Thursday, October 23, 2008

Murder in a Court Room

Around thirty years ago, I watched a Cowboy movie that shows a Sheriff shot to death by the Defendant in the Court room. Until yesterday morning, I believe that such tragic incident can only happen in movies and not in real life. Unfortunately this belief was shattered yesterday after I read an article in Kompas regarding the murder of a spectator of a Trial at the District Court of Central Jakarta. The tragic incident happened in Court room no. 306 at 5.30 pm after the Presiding Judge Martini Maryati closed the Trial of a Homicide Case regarding the murder of the Manager of Hotel Classic i.e Didi Pontoh by the Defendant James Venturi. A friend of the Victim i.e Stanley was stabbed to death and another friend Boy Waroka was badly beaten by the Defendant’s friends who came in large number to watch the Court Trial. After the rampage, the mob left the Court building taking various kinds of public transportation, and leaving behind in the Court room : wooden sticks and sharp objects which they used in the attack. According to a spokesman of the Court this tragedy happened because of two things, First the number of Court’s security guards were so small compared to the numbers of visitors, Secondly, the visitors, mostly friends of the Defendant, came in large numbers and it is not possible to limit them because Court Trials are supposed to be opened to Public.

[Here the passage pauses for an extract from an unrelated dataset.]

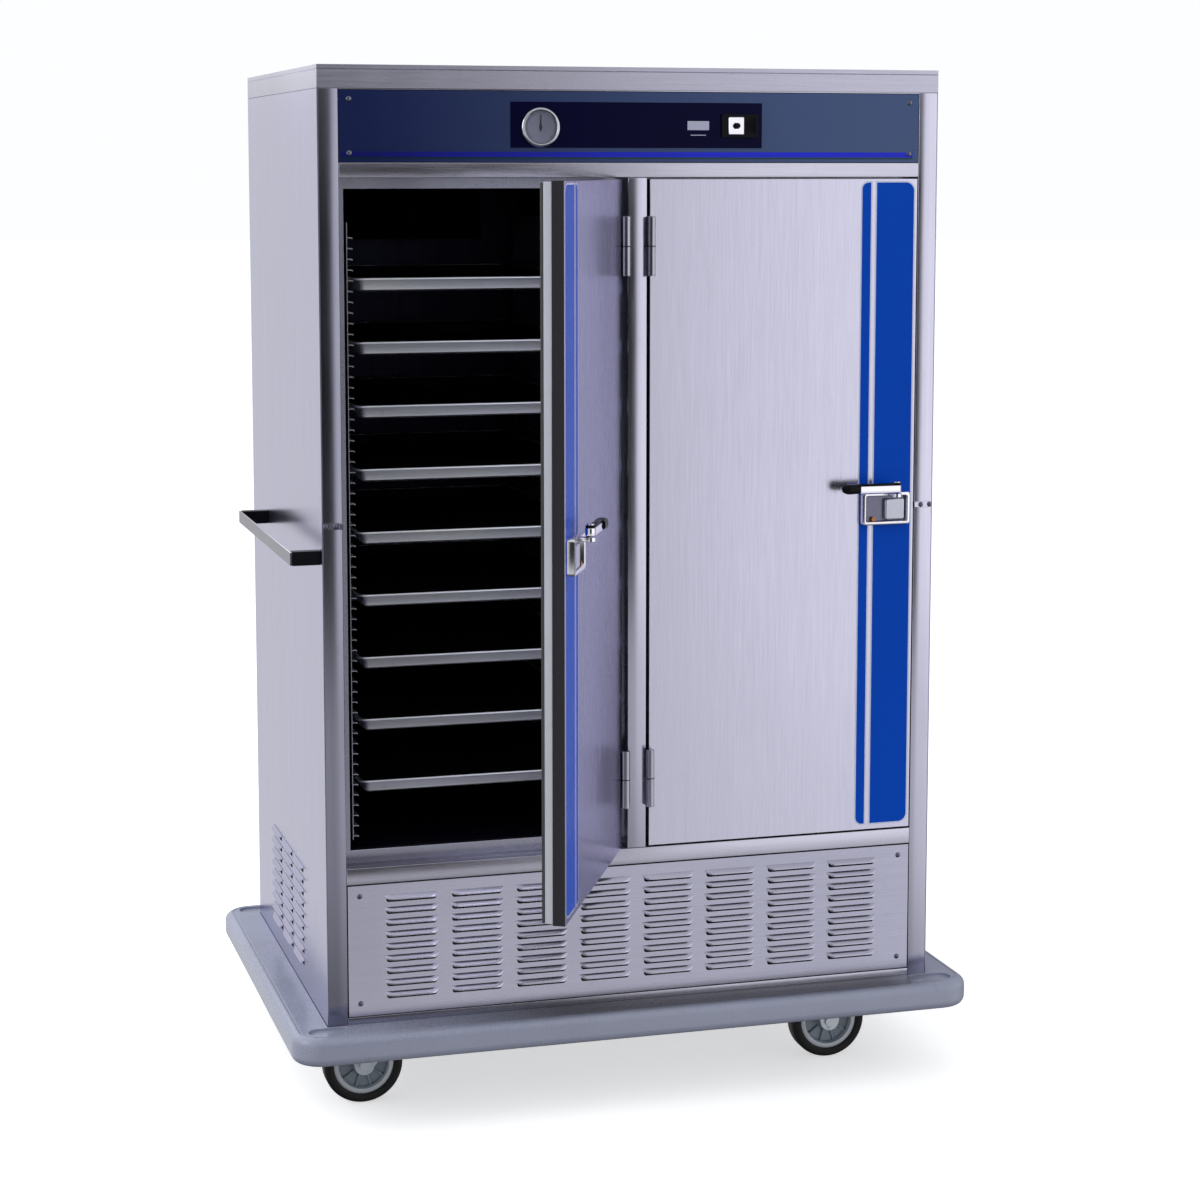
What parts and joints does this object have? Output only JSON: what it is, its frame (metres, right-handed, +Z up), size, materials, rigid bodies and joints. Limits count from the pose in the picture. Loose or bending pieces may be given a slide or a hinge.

The above news makes me very sad, because I always think that a Court Building is an “ Excellent Place ” where people can expect to get hope, peace, order and justice. It never crossed my mind that violence or even murder would ever happen in such place. And considering that the function of a Court is to settle disputes among conflicting parties, therefore vulnerable for violence; anticipatory measures should be taken to safe guard the Court. Sufficient & effective method should be used, for example by providing enough guards, police protection & electronic surveillance; visitors should be scrutinized to make sure that they do not bring any kinds of weapons. Moreover, considering the limited capacity of Court rooms, the number of visitors should be limited according to capacity of the rooms. That way the Courts can function optimally, and seekers of justice can have peace of mind.